Chapters Eleven and Twelve of SILVER BROWN are presently being cast into the Twitterverse for the reading pleasure of the good people of Planet Earth. My normal shtick is to tweet these chapters at a rate of one page a day, but I think this time around I’ll do something a little bit different and only do that for Chapter Eleven. Twelve is an offshoot of Eleven, a by-product of the many countless rewrites Eleven underwent. It consists of only two pages, and reads more like an epilogue to Eleven than a chapter in its own right. So I might just tweet Twelve in its entirety in one fell swoop as a grand finale.
These are the first chapters in the book that are narrated by any character other than Florys MacNab. Both are written from the point of view of the story’s villains. To accentuate that point, the narrative styles of each of these chapters are a pronounced departure from Florys’ characteristic vernacular. Chapter Eleven is written in epistolary form, while Twelve has more of a stream-of-consciousness vibe to it. David Wong (a.k.a. Jason Pargin, the former editor of Cracked.com) used this technique to great effect in his comic horror masterpiece John Dies at the End, which featured nefarious entities from other dimensions that were introduced to the audience through excerpts from (fictional) textbooks. Some variant of that technique was bound to find its way into my own yarn.

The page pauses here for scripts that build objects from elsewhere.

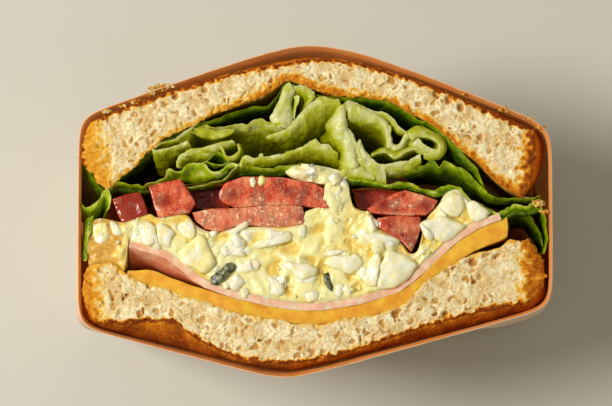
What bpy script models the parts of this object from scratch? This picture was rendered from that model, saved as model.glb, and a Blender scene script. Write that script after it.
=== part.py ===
"""Half of a paper-wrapped toast sandwich with egg salad, standing on its back, cut face up.

+X runs along the slices of bread, +Y from the lower slice to the upper one, and +Z out of the
cut face. Each piece is laid out in millimetres on the cut, as the section shows it, and is then
let down through the half by settle(), which draws the two slices together towards the crust at
the back, as the wrap does. The origin is on the table, under the middle of the half.
"""

import math

import bmesh
import bpy
import numpy as np
from mathutils import Vector, noise

MM = 0.001

# Driving sizes, in millimetres.
HALF_DEPTH = 60.0  # from the table to the cut, half a slice of bread
SLICE_WIDTH = 118.0  # along the cut, crust to crust, with the wrap
TOP_APEX = (-1.25, 41.25)  # the highest point of the wrap on the cut
TOP_SLOPES = (0.36, 0.43)  # how steeply the wrap falls away left and right of it
TOP_ROUND = (9.0, 15.0)  # how broad the crown is on each side
BASE_APEX = (-7.5, -41.25)  # the lowest point of the wrap on the cut
BASE_SLOPES = (0.267, 0.28)
BASE_ROUND = (5.0, 5.0)
CORNER_ROUND = 2.2
CORNER_SHARE = 12.0  # millimetres of outline that a turn of one radian counts for
END_TOP = 21.5  # height of the wrap's shoulders at its two ends
END_BASE = -27.0
PINCH = 0.8  # share of the crown that is gone at the back
PINCH_POWER = 1.3
FILLING_SHARE = 0.7  # the filling gives way inside this share of the half height
SIDE_FLARE = 2.8  # how far the wrap's ends stand out half way down, beside the lower slice
UPPER_FLARE = 0.42  # share of that beside the upper slice
WRAP_THICK = 0.45
WALL_LEVELS = (8, 16, 27, 39, 51)  # heights at which the wrap's wall bends
GAP = 0.35  # air left between two pieces that touch
CLEAR_BACK = 2.2  # the food starts this far above the table
HAM_THICK = 1.6
LEAF_THICK = 0.55

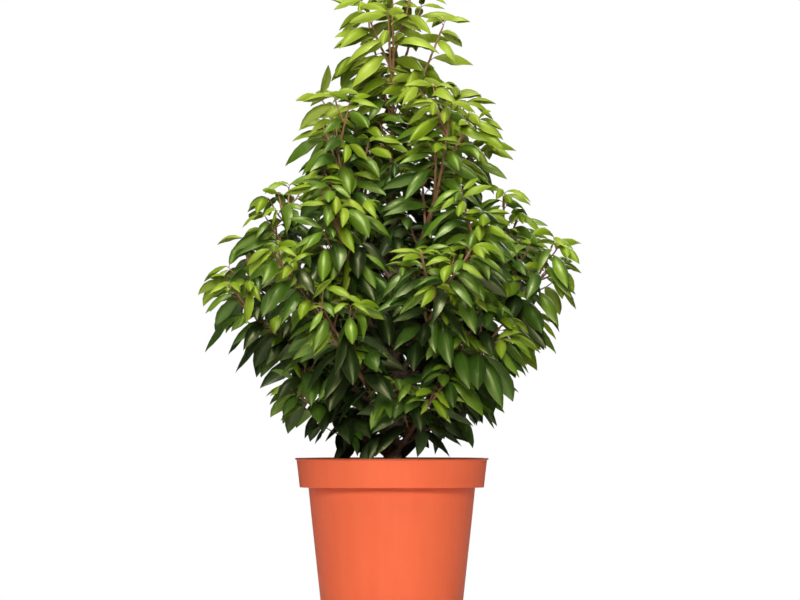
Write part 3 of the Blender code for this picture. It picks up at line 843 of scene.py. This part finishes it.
def buildTubes(name, paths, resolution):
    # one curve object with a spline for each path, turned into a mesh
    curve = setAll(bpy.data.curves.new(name, "CURVE"), dict(
        dimensions="3D", bevel_depth=1.0, bevel_resolution=resolution, use_fill_caps=True))
    for points, sizes in paths:
        spline = curve.splines.new("POLY")
        spline.points.add(len(points) - 1)
        for knot, spot, size in zip(spline.points, points, sizes):
            knot.co = (*spot, 1.0)
            knot.radius = size
    makeActive(putInScene(name, curve))
    bpy.ops.object.convert(target="MESH")
    return bpy.context.object


def buildTwigs(v, sprays):
    rng = random.Random(v["seed"] + 1)
    paths = []
    for spray in sprays:
        sizes = list(spray["sizes"])
        for k in range(1, len(sizes) - 1):
            sizes[k] *= 1 + v["knob"] * rng.uniform(*v["knobSpread"])
        sizes[-1] *= v["blunt"]
        paths.append((spray["points"], sizes))
    twigs = buildTubes("twigs", paths, 1)
    settle(twigs, v["smooth"])
    return twigs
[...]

Machinations of the SAAZMOL organization that were only casually alluded to in the earlier chapters are portrayed in all their eldritch unglory at this point in the story. There’s a remote chance these chapters might be high-octane nightmare fuel for some people, but I would opine they’re way less frightening than the current zeitgeist. Compared to the news headlines of any given day in 2020, these chapters are about as scary as the scariest episode of My Little Pony: Friendship Is Magic.